Quelques minutes plus tôt, c’est à la surprise générale que quatre accusés, dits pro-Ouattara, avaient été présentés à la cour. En effet, ce procès, fondamental pour la Côte d’Ivoire, est présenté par tous, autorités incluses, comme celui des pro-Laurent Gbagbo, dont le refus de reconnaître la victoire en 2010 de l’actuel chef de l’Etat Alassane Ouattara provoqua cinq mois de violences en Côte d’Ivoire. Plus de 3.000 personnes y perdirent la vie dans des exactions commises par les deux camps.
 
"Nous ne pouvons pas défendre des gens dont les paroles sont contradictoires", s’étrangle Me Blédé Dohora, dénonçant "la mauvaise organisation des assises". "Si les dossiers venaient à temps, on aurait décelé parmi les accusés ceux qui n’étaient pas des pro-Gbagbo", critique-t-il.
 
"La cour est saisie des faits et non des personnes. On ne cherche pas a savoir si celui-ci est pro-Gbagbo ou celui-là pro-Ouattara", rétorque un magistrat, qui dénonce quant à lui toute idée d’"improvisation".
 
Témoins hésitants 
 
Les auditions de témoins clé, primordiaux pour l’accusation, donnent pourtant l’impression d’une justice poussive. Leurs invraisemblables propos sont retransmis par des micros crachotants, dont le comique macabre fait parfois pouffer de rire le public, comme lors de ces échanges:
 
"- (Juge) : Etes-vous sûr que l’accusé ici présent était-là quand on a tué votre mari ?
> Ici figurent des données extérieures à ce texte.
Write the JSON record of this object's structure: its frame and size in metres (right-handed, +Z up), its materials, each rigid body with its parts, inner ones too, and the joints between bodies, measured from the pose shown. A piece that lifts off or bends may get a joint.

- (Témoin) : Je ne sais pas. Mais son nom était cité dans toutes les exactions."
ou encore :
"- (Juge) : Avez-vous vu les accusés ?
- (Témoin) : Non. Mais on m’a dit que ce sont les chefs des milices."
 
Accusés ou simples témoins, les rôles peuvent vriller d’un moment à l’autre: ainsi, jeudi, une victime, gendarme de son état, a accusé un témoin policier d’avoir fait piller et incendier son domicile, où quatre personnes ont été tuées en avril 2011.
 
La veille, on avait attendu, en vain, l’arrivée de trois témoins. "On ne peut pas dire que l’enquête ait été mal faite. Mais les témoins présents ne sont pas les meilleurs pour la procédure", reconnaît, conciliant, Drissa Traoré, de la Fédération internationale des droits de l’Homme (FIDH).
 
Nombre de dossiers souffrent en outre d’une fragilité évidente, relève-t-il. Tels ce coiffeur, cet agent de sécurité et ce réparateur de téléphone, accusés avec un quatrième homme, d’avoir "fomenté des attaques qu’ils n’ont pas commises" à San Pedro (ouest).
 
Aucun d’eux n’avait d’arme, aucun d’eux n’a été violent, a-t-on appris durant l’audience. "Ces personnes n’ont rien à faire ici. On ne peut pas juger des gens aux assises pour des faits aussi faibles", s’indigne Me Rodrigue Dadjé pour la défense.
 
"Pour l’instant, on voit beaucoup d’actes isolés, commis par des lampistes.
 
On ne voit pas le lien direct entre les faits reprochés à ces personnes et les chefs d’accusation", remarque Drissa Traoré.
 
"En Afrique, on parle d’’atteinte à la sécurité de l’Etat quand on veut se débarrasser de quelqu’un", observe par ailleurs un expert africain des droits de l’Homme, qui critique, comme toute la société civile, la "justice des vainqueurs" en vogue en Côte d’Ivoire, où aucun dignitaire pro-Ouattara n’est pour l’instant inquiété.